Acknowledgements
The development of this book was initially shaped by two experiences. In 2008, I started working with Rachel Anderson in the Interaction department at the art organisation Artangel. At the time, Rachel was producing ambitious, participatory projects that introduced me to the world of social practice in a way that was explicitly politicised, especially with the first project I worked on: Noor Afshan Mirza and Brad Butler’s The Museum of Non Participation, a project which ran over an eighteen month period, and shuttled between London and Karachi, collaborating with street vendors, Urdu translators, architects, housing activists, lawyers, hairdressers, filmmakers, wedding photographers, newspaper printers, artists and writers. I am grateful to Rachel, Noor and Brad for introducing me to questions which are at the heart of this book concerning the difficulties and possibilities involved in trying to situate art as a conduit for social change and cooperation. Concurrent to working on The Museum of Non Participation, I began an MA in the History of Art department at UCL and was taught by Professor Andrew Hemingway on a course called Class Formation in American Art: From the New Deal to the Eisenhower Period. In studying the New Deal art programmes with Andrew, I was struck by the shared concerns of artists, administrators and participants that mark that history, with the work I was doing alongside Rachel, Noor and Brad. Despite the very different socio-political context of 1930s America, and London, or indeed Karachi, in 2008, it was clear to me that there were shared problems around the instrumentalisation of art, institutional limits, and the idea of aesthetic experience as intimately connected with pedagogy and politics, leading me to write the comparative history contained here. Andrew went on to supervise my PhD which forms the basis of this book, and I am immensely grateful for his support, and all I have learned from him.
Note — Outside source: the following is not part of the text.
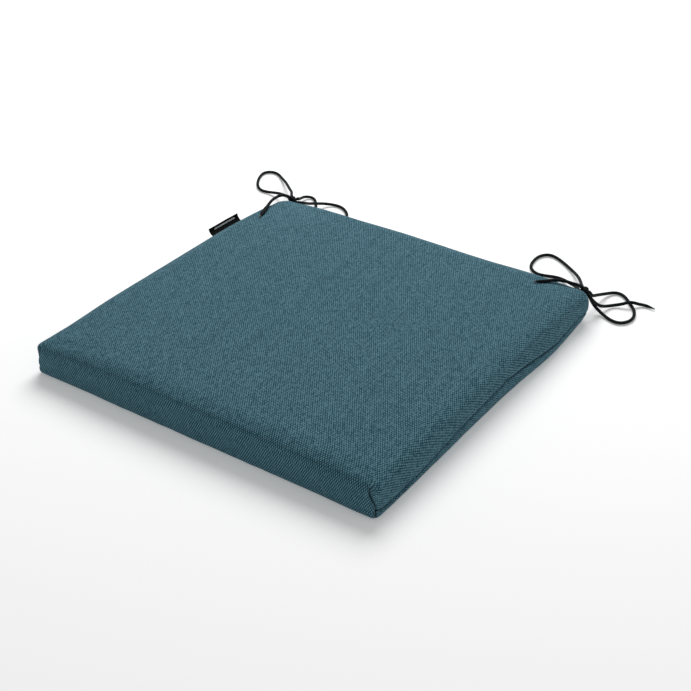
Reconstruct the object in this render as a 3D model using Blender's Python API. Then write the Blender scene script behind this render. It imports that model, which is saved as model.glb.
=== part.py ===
"""Square seat pad for a chair: a foam slab in a zipped fabric cover, tied on at its back corners.

Frame: metres, +Z up. The origin is the middle of the underside. The front edge faces -Y, and the
ties and the zip are at the back, +Y. A woven tab is sewn into the seam of the -X side.
"""
import math

import bmesh
import bpy
import numpy as np
from mathutils import Matrix, Vector

# Pad
PAD_SIDE = 0.460
EDGE_HEIGHT = 0.042
CROWN_RISE = 0.002
TOP_EDGE_RADIUS = 0.014
BOTTOM_EDGE_RADIUS = 0.004
FRONT_CORNER_RADIUS = 0.008
BACK_CORNER_RADIUS = 0.016
SMALLEST_CORNER_RADIUS = 0.004
CROWN_RING_SHARES = (0.25, 0.55, 0.85)
CORNER_SEGMENTS = 6
EDGE_SEGMENTS = 5
SHARPEST_SMOOTH_ANGLE = 35
GAP = 0.0003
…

A doctoral award from the Arts and Humanities Research Council made my PhD research in the History of Art Department at UCL possible, and the department was a stimulating and supportive home during the course of my graduate studies. I am particularly grateful to Stephanie Schwartz for her precise and thoughtful co-supervision of my PhD alongside Andrew, and all her invaluable support since. Comments from Gail Day and Michael Hatt assisted in reshaping this manuscript for publication and gave me the confidence to develop this book. I would also like to thank Angela Miller for her helpful feedback on an earlier draft. A postdoctoral fellowship from the Terra Foundation for American Art, based at the Institut für Kunst- und Bildgeschichte at the Humboldt University, Berlin from 2016–2018 provided invaluable support while writing this book, as did support in 2012 from the Terra Foundation to conduct research in the US. Since 2018, I have been lucky enough to work at the Slade School of Fine Art and would like to thank my colleagues and students for engaging me in new ways of thinking about the questions explored in this book.
I want to thank the following archives and art institutions for making their materials available: The Tamiment Library, The Theatre Division and Jerome Robbins Dance Division at New York Public Library, The Special Collection and Archives at George Mason University, The Schomburg Center for Research in Black Culture and the Capp Street Project Gallery Archives at CCA, Oakland. Warmest thanks to Suzanne Lacy for her generosity with her time, apartment, image and video resources. Unique Holland, Chris Johnson, Rick Lowe and Martha Rosler generously gave time for me to interview them. Many thanks to Martha, Suzanne and to Project Row Houses for also supplying images for use in this book. I would also like to thank Arcilla Stahl at the South Side Community Art Centre in Chicago for her generosity in assisting my research there, and Skyla Hearn for her help in accessing related collections at the Vivian G. Harsh Research Center.
While doing my MA, my thinking was transformed by studying alongside Sonel Breslev, Danielle Monks, Jenny Nachtigall, Giulia Smith, Andrew Witt, who remain some of my closest friends and have all been important during the development of this book, from hosting me on research trips, to being excellent holiday companions, to all reading, listening to and engaging with what I have written at various points. The Marxist Feminist reading group I was part of was an invaluable space, and I still think of it as the collective intellectual project I have learned the most from. Thanks especially to Hannah Black, Christina Chalmers, E.C. Feiss, Rose-Anne Gush, Dimitra Kotouza, Hannah Proctor, Zoe Sutherland, Marina Vishmidt and Josefine Wikström, who were all either part of that reading group, or have been similarly important as friends and interlocutors. Thanks to Hannah Lustig and Emile Kelly, for their friendship and for listening to me talk about this project over the years. I would also like to thank Danny Hayward for his careful editing of this manuscript.
Thanks to my parents Susanna Abse and Paul Gogarty, and my brother Max for their constant support, as well as to my aunt, Keren Abse for always being engaged and encouraging. This book is dedicated to the memory of my grandmother, Joan Abse, whose relationship to art and politics provided a formative role in my life. I only wish I could have discussed everything here with her. Most of all, with love, thanks to Adam Lane for his intellectual engagement, love and kindness, and for being interested in what I have been working on the whole way through.